Observing the pup’s muzzle will help you in selecting a soft mouth dog. You want a dog with long mouth and wide muzzle. Shorter mouthed dogs have difficulty carrying large birds such as ducks and pheasants and will have to use a harder grip to carry the bird.


Tail placement is important if you want an upright tail. There is certain elegance when the tail is carried upward as opposed to a downward angle.
Say you have narrowed it down to three pups and want to see and test their temperament. How hard are they going to be to train? Will they take pressure and be a soft dog? There are several ways to handle the pups and readily tell their extremes. Roll each pup on its back, placing a hand on its belly and roll it a bit. Hold it there for a few seconds. You are testing its temper. If it growls at you, bites and draws blood, obviously this is going to be one tough hombre to train. The other extreme is that it cries almost immediately, signifying softness.

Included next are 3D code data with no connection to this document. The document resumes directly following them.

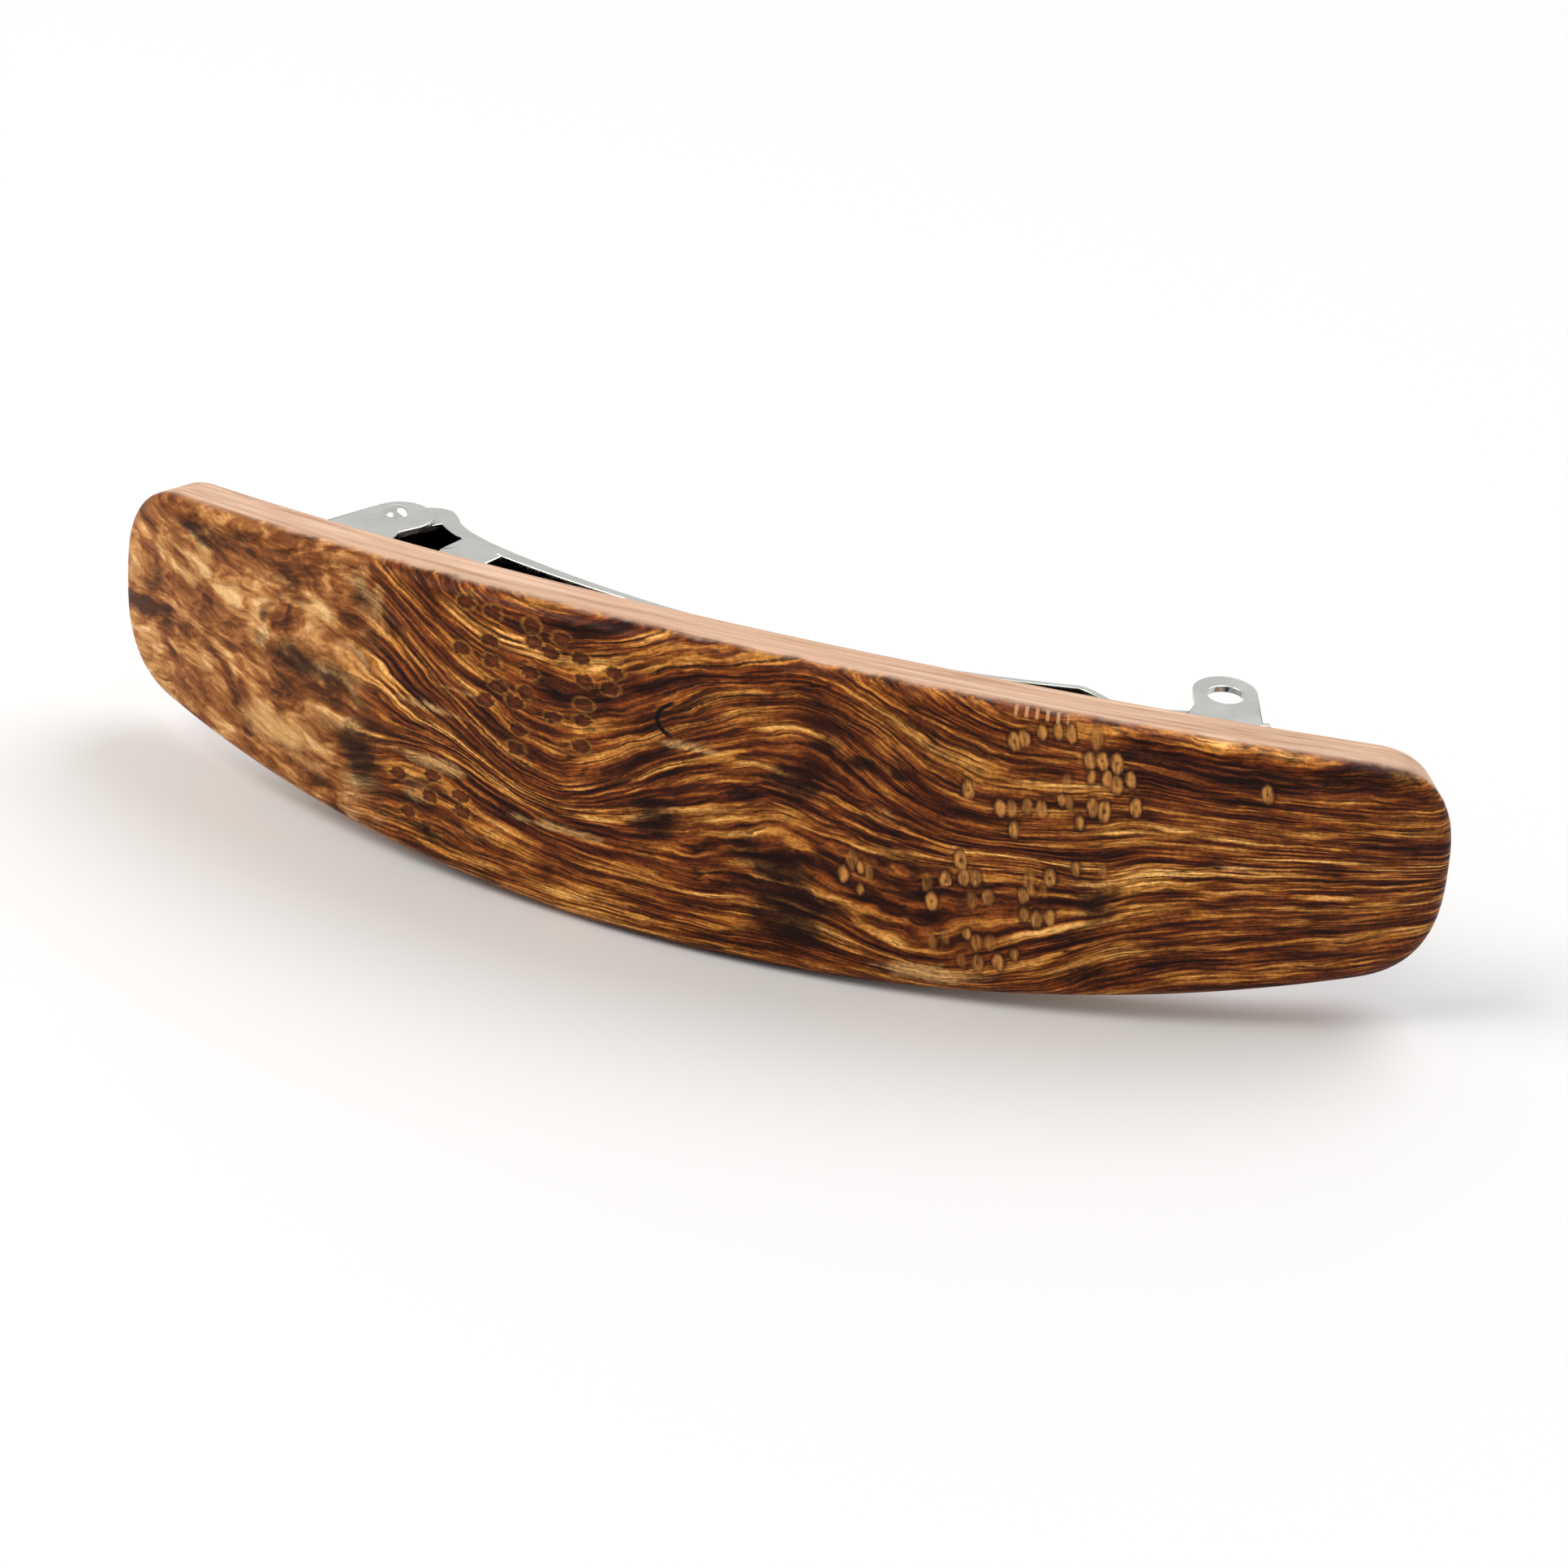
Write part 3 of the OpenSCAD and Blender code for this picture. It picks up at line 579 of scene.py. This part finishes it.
def paintVeins(tree, wood, colour, mottled):
    # thin dark veins along the bands
    veinWidth, veinMost, veinTone = burlLook["vein"]
    veins = grain(tree, wood["line"], (30, veinWidth, 9), 2.5, 0.55)
    ridge = addNode(tree, "ShaderNodeMath", {"operation": "ABSOLUTE"}, {
        0: addNode(tree, "ShaderNodeMath", {"operation": "SUBTRACT"}, {0: veins, 1: 0.5})
    })
    weight = addNode(tree, "ShaderNodeMapRange", eased, {
        "Value": wood["cloud"], "From Min": 0.4, "From Max": 0.6, "To Min": 0.2, "To Max": 1.0
    })
    vein = addNode(tree, "ShaderNodeMapRange", eased, {
        "Value": ridge, "From Min": 0.0, "From Max": 0.016, "To Min": veinMost, "To Max": 0.0
    })
    vein = addNode(tree, "ShaderNodeMath", {"operation": "MULTIPLY"}, {0: vein, 1: weight})
    unmottled = addNode(tree, "ShaderNodeMath", {"operation": "MULTIPLY_ADD"}, {0: mottled, 1: -0.75, 2: 1.0})
    vein = addNode(tree, "ShaderNodeMath", {"operation": "MULTIPLY"}, {0: vein, 1: unmottled})
    return addNode(tree, "ShaderNodeMix", inColour, {"Factor": vein, "A": colour, "B": linear(veinTone)}, 2)


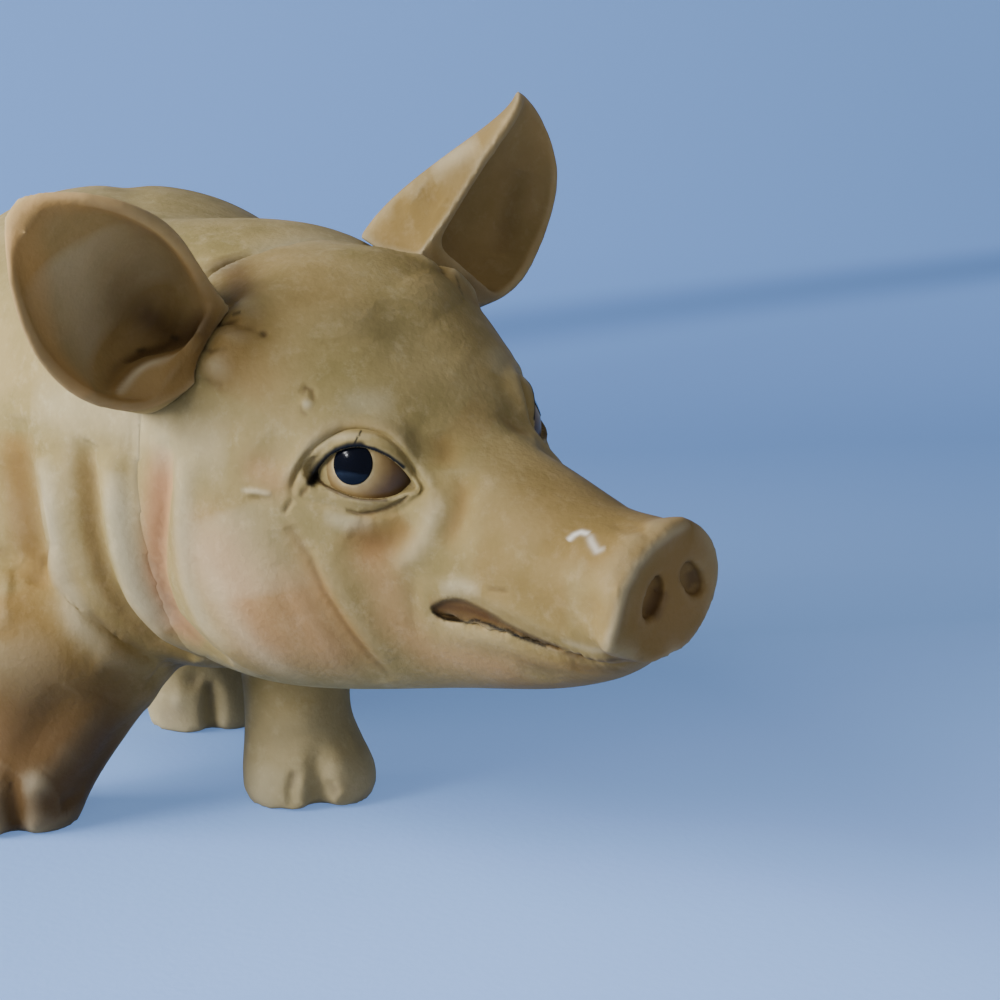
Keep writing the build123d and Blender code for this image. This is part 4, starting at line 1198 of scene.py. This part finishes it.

Pinch one of the forefeet with your thumbs for 10 seconds, gradually increasing pressure on the web. If the pup defies you, looks you straight in the eye and doesn’t say a word, this gives you an indication of its thick headedness. Of course, if the pup shows discomfort and cries instantly, this indicates a soft, sensitive dog that, if trained, will not care for uncomfortable situations; in other words, a hunting dog that will not desire hunting in cold, briars, thickets, etc.
When feeding time has arrived, watch the couple of pups you have honed in on. We are now looking for attitude and aggressive behavior. This will give you a good indication of how well this pup will get along with dogs in the hunting field and with your other dogs at home.


Yes, a litter is truly like a box of chocolates. You never know what you are going to get. But, there is certainly no reason not to eliminate the extremes, get a pup with some sort of health guarantee and a substantial pedigree. Definitely stack the odds of obtaining a dream dog in your favor, with no compromising.